The Future – Season 2 or The Marvel Sludge?

The biggest question after the Ironheart finale is simple: will there be a Season 2? Because if Marvel uses Riri as just a springboard to launch Mephisto into the broader Multiverse Saga, it will be a betrayal of her character. She is not a vessel for devilish spectacle; she is a deeply grounded, specific, flawed, brilliant teenage girl who deserves her own story, her own enemies, her own triumphs.

The Hood and Mephisto are formidable foes, but the show’s greatest strength has been its willingness to dwell on grief and consequence rather than just spectacle. Riri’s panic attack in the junkyard, her silent breakdown in White Castle, her fractured conversations with Xavier — these are moments of realism the MCU desperately needs. I fear they will be lost if Ironheart becomes another cameo-laden pipeline to the next Avengers movie.

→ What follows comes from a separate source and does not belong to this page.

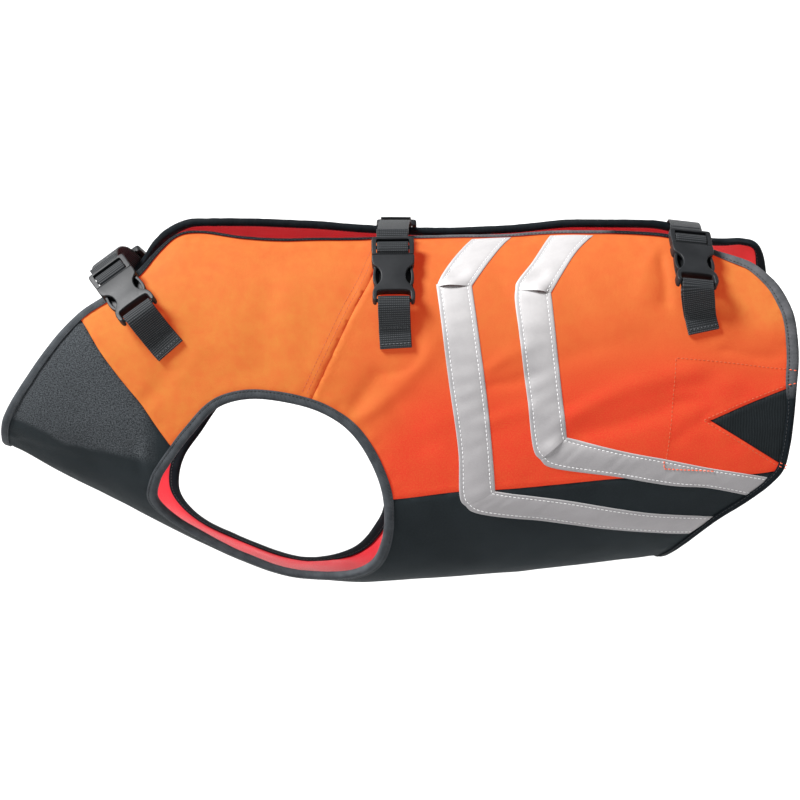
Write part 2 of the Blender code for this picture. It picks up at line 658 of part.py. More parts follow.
def join(name, start, steps):
    """The start mesh with each (operation, mesh) of the steps applied as an exact Boolean."""
    holder = bpy.data.objects.new(name + "_blank", start)
    CUTTERS.objects.link(holder)
    made = [holder]
    for i, (operation, mesh) in enumerate(steps):
        tool = bpy.data.objects.new(name + "_tool_%d" % i, mesh)
        CUTTERS.objects.link(tool)
        made.append(tool)
        cut = holder.modifiers.new("step_%d" % i, "BOOLEAN")
        cut.operation, cut.object = operation, tool
    bpy.context.view_layer.update()
    mesh = bpy.data.meshes.new_from_object(holder.evaluated_get(bpy.context.evaluated_depsgraph_get()))
    for thing in made:
        bpy.data.objects.remove(thing, do_unlink=True)
    mesh.materials.clear()
    return mesh


MIDDLE = PLATE / 2  # height of the buckle's middle plane above its underside
BAR_U, BAR_N = -27.4, 4.0  # middle of the bar that the sewn webbing turns round
BAR_TURN = 3.05  # middle of that webbing from the middle of the bar


def female_mesh():
    """The housing: hollow from its mouth, open at the waist, with a slot and a bar for the sewn webbing."""
    plate = solid_outline("housing", housing_outline(), 0.0, PLATE)
    cavity = block((CAVITY_END, FEMALE_TOP + 3), (-CAVITY_WIDTH / 2, CAVITY_WIDTH / 2), (MIDDLE - CAVITY_HEIGHT / 2, MIDDLE + CAVITY_HEIGHT / 2))
    notch = block((-33, -19.5), (-13.4, 13.4), (-3, PLATE + 3))
    bar = block((BAR_U - 1.4, BAR_U + 1.4), (-14.2, 14.2), (BAR_N - 1.4, BAR_N + 1.4))
    return join("female", plate, [("DIFFERENCE", cavity), ("DIFFERENCE", notch), ("UNION", bar)])


def male_mesh():
    """The base with its two ladder bars, and the two arms that reach into the housing."""
    frame = solid_outline("base", ((BUCKLE_LENGTH / 2, 15.4), (BUCKLE_LENGTH / 2 - 1.5, 16.5), (FEMALE_TOP + 1.6, 16.5), (FEMALE_TOP + GAP, 15.2)), 1.2, 7.8)
    window = block((15.6, 26.6), (-13.4, 13.4), (-3, PLATE + 3))
    under = block((15.6, 33.0), (-13.4, 13.4), (-3, 2.6))
    sunk_bar = block((19.8, 22.8), (-14.2, 14.2), (2.8, 5.4))
    steps = [("DIFFERENCE", window), ("DIFFERENCE", under), ("UNION", sunk_bar)]
    fit = CAVITY_HEIGHT / 2 - LATCH_FIT
    arm = (
        (FEMALE_TOP + 2.0, 11.6), (6.0, 11.6), (1.4, 11.7), (-1.2, 12.6), (-5.0, 13.4), (-9.0, 13.0), (-11.8, 11.5),
        (-13.4, 9.4), (-14.2, 7.2), (-12.4, 6.4), (-9.0, 8.2), (-4.0, 9.6), (2.0, 9.2), (8.0, 8.0), (FEMALE_TOP + 2.0, 7.6),
    )
    for sign in (1, -1):
        curve = solid_arm("arm", [(u, sign * v) for u, v in arm], MIDDLE - fit, MIDDLE + fit)
        steps.append(("UNION", curve))
    return join("male", frame, steps)


def solid_arm(name, outline, low, high):
    bm = bmesh.new()
    face = bm.faces.new([bm.verts.new(Vector((u, v, low)) * MM) for u, v in outline])
    made = bmesh.ops.extrude_face_region(bm, geom=[face])
    for v in made["geom"]:
        if isinstance(v, bmesh.types.BMVert):
            v.co.z = high * MM
    bmesh.ops.recalc_face_normals(bm, faces=bm.faces[:])
    mesh = bpy.data.meshes.new(name)
    bm.to_mesh(mesh)
    bm.free()
    return mesh


def placed(name, mesh, frame, look):
    """A buckle part in its frame: u up the strap, v across, n out."""
    origin, way, cross, out = frame
    # the parts are modelled with u, v, n right-handed, so a left-handed frame swaps the way across
    if np.cross(way, cross) @ out < 0:
        cross = -cross
    copy = mesh.copy()
    thing = finish(name, copy, look)
    thing.matrix_world = Matrix(
        [
            [way[i], cross[i], out[i], origin[i] * MM]
            for i in range(3)
        ]
        + [[0, 0, 0, 1]]
    )
    return thing


def sewn_webbing(name, x, t, lean, frame, end, webbing_lean):
    """Webbing sewn to the panel: up from its lower end, round the housing's bar and back down over itself."""
    origin, way, cross, out = frame
    places, step = walk_down(x, t, lean, webbing_lean, end)
    far = np.arange(len(places)) * step
    line, sides = [], []

    def on_cloth(s, h):
        place = [np.interp(s, far, places[:, 0]), np.interp(s, far, places[:, 1])]
        point, _, across, _ = frame_on(place[0], place[1], webbing_lean, 0.0, h)
        line.append(point)
        sides.append(across)

    def on_buckle(u, n):
        line.append(origin + way * u + out * n)
        sides.append(cross)

    low = GAP + WEBBING / 2
    high = low + WEBBING + 0.4
    for s in (end, end - 7.0, end - 13.0):
        on_cloth(s, low)
    on_buckle(BAR_U - 5.5, BAR_N - BAR_TURN - 1.6)
    for angle in (-115, -70, -25, 25, 70, 110):
        a = math.radians(angle)
        on_buckle(BAR_U + BAR_TURN * math.cos(a), BAR_N + BAR_TURN * math.sin(a))
    on_buckle(BAR_U - 6.0, BAR_N + BAR_TURN - 2.0)
    for s in (end - 11.5, end - 6.0, end - 0.5):
        on_cloth(s, high)
    line, side = np.array(line), np.array(sides)
    run = np.vstack([line[1:] - line[:-1], line[-1:] - line[-2:-1]])
    run = unit(unit(run) + unit(np.vstack([run[:1], run[:-1]])))
    side = unit(side - (side * run).sum(1, keepdims=True) * run)
    return ribbon(name, line, side, unit(np.cross(run, side)), WEBBING_WIDTH, WEBBING, "webbing")


def bridge_webbing(name, left, right, follow):
    """Webbing from one buckle to the other across the open back, each end turned round its ladder bar and led back."""
    def around_bar(frame):
        """The tail, the turn round the sunk bar and the way out under the end bar, as places (u, n) on the buckle."""
        origin, way, _, out = frame
        tail = ((42.0, -2.0), (36.0, -1.3), (29.5, -0.7), (22.0, -0.7), (19.3, -0.3))
        turn = ((17.7, 1.0), (17.4, 3.0), (17.7, 5.0), (19.0, 6.6), (21.3, 7.0), (23.6, 6.5), (24.8, 4.9))
        leave = ((25.1, 3.3), (25.4, 2.0), (26.9, 1.15), (29.5, 1.1))
        return np.array([origin + way * u + out * n for u, n in tail + turn + leave])

    a, b = around_bar(left), around_bar(right)
    p0, d0 = a[-1], left[1]
    p1, d1 = b[-1], -right[1]
    span = np.linalg.norm(p1 - p0)
    u = np.linspace(0, 1, 7)[1:-1, None]
    pull = span * follow
    arch = (
        (2 * u**3 - 3 * u**2 + 1) * p0 + (u**3 - 2 * u**2 + u) * pull * d0
        + (3 * u**2 - 2 * u**3) * p1 + (u**3 - u**2) * pull * d1
    )
    line = np.vstack([a, arch, b[::-1]])
    share = np.concatenate([np.zeros(len(a)), u[:, 0], np.ones(len(b))])[:, None]
    other = right[2] if right[2] @ left[2] > 0 else -right[2]
    side = unit(left[2] * (1 - share) + other * share)
    run = np.vstack([line[1:] - line[:-1], line[-1:] - line[-2:-1]])
    run = unit(unit(run) + unit(np.vstack([run[:1], run[:-1]])))
    side = unit(side - (side * run).sum(1, keepdims=True) * run)
    normal = unit(np.cross(run, side))
    return ribbon(name, line, side, normal, WEBBING_WIDTH, WEBBING, "webbing")


# ---------------------------------------------------------------- the vest
def main():
    net, outer, arms, tapes = build_net()
    parts, strips = part_of(net, outer, tapes)
    looks = {"underbody_panel": "grey", "gusset_left": "black", "gusset_right": "black"}
    for name, chosen in parts.items():
        cloth_piece(name, net, chosen, PANEL, looks.get(name, "orange"))
    cloth_piece("lining", net, np.ones(len(net.faces), bool), LINING, "red")
    for name, chosen in strips.items():
        cloth_piece(name, net, chosen, TAPE, "silver")
    binding("edge_binding", outer, "black")
    binding("armhole_binding_left", arms[0], "black")
    binding("armhole_binding_right", arms[1], "black")

    female, male = female_mesh(), male_mesh()
    for name, x, t, lean, pitch, rise, right_up, right_aft, end, webbing_lean, follow in FASTENINGS:
        frames = []
        for side, along, place in (("left", x, -t), ("right", x + right_aft, t + right_up)):
            frame = frame_on(along, place, lean, pitch, rise)
            frames.append(frame)
            placed("buckle_female_%s_%s" % (name, side), female, frame, "plastic")
            placed("buckle_male_%s_%s" % (name, side), male, frame, "plastic")
            sewn_webbing("anchor_strap_%s_%s" % (name, side), along, place, lean, frame, end, webbing_lean)
        bridge_webbing("bridge_strap_%s" % name, *frames, follow)
    for mesh in (female, male):
        bpy.data.meshes.remove(mesh)


main()
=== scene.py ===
"""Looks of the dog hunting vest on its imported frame: fine cloth with its creases, bindings, tapes, webbing, buckles, stitches.

Lengths are in millimetres in the tables and functions, and become metres when a mesh is made. A place on the cloth is
(x, t): x along the body, t the way round it, 0 on the middle of the belly and 1 over the spine, negative on the left.
Laid flat, a place is (x, g) with g = t * GIRTH.
"""

import json
import math

import bmesh
import bpy
import numpy as np
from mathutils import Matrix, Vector
from mathutils.geometry import delaunay_2d_cdt

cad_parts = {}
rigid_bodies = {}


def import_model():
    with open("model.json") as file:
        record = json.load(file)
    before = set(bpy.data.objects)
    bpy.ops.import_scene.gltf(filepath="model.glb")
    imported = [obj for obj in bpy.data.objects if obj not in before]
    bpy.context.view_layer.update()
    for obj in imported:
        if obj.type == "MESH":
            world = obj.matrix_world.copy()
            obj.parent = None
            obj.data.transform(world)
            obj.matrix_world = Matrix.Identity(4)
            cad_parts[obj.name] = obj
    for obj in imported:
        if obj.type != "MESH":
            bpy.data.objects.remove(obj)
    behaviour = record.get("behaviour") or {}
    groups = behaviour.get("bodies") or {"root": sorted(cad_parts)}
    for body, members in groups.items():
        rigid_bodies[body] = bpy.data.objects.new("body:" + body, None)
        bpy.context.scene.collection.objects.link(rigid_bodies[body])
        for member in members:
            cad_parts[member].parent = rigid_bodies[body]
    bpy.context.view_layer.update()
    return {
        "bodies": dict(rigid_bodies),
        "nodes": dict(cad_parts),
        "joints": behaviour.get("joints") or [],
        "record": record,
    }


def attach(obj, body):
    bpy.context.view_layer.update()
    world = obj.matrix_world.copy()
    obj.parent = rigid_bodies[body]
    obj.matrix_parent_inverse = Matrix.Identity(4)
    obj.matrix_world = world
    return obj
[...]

Final Reflections – The Devil in the Details

In the end, Ironheart’s finale is both a triumph and a warning. A triumph because it gives us the MCU’s most grounded, intimate portrayal of grief since WandaVision, while introducing Mephisto with creepy aplomb. A warning because it risks sacrificing Riri’s deeply personal narrative at the altar of franchise escalation.

If there is a Season 2, and god I hope there is, let it remain Riri’s story. Let Mephisto be her problem to solve, not Tony Stark’s legacy’s problem to solve, not Doctor Strange’s problem to solve. Because Ironheart shines brightest when it’s about a girl in Chicago who believes she can outbuild death itself, even when the Devil comes to collect.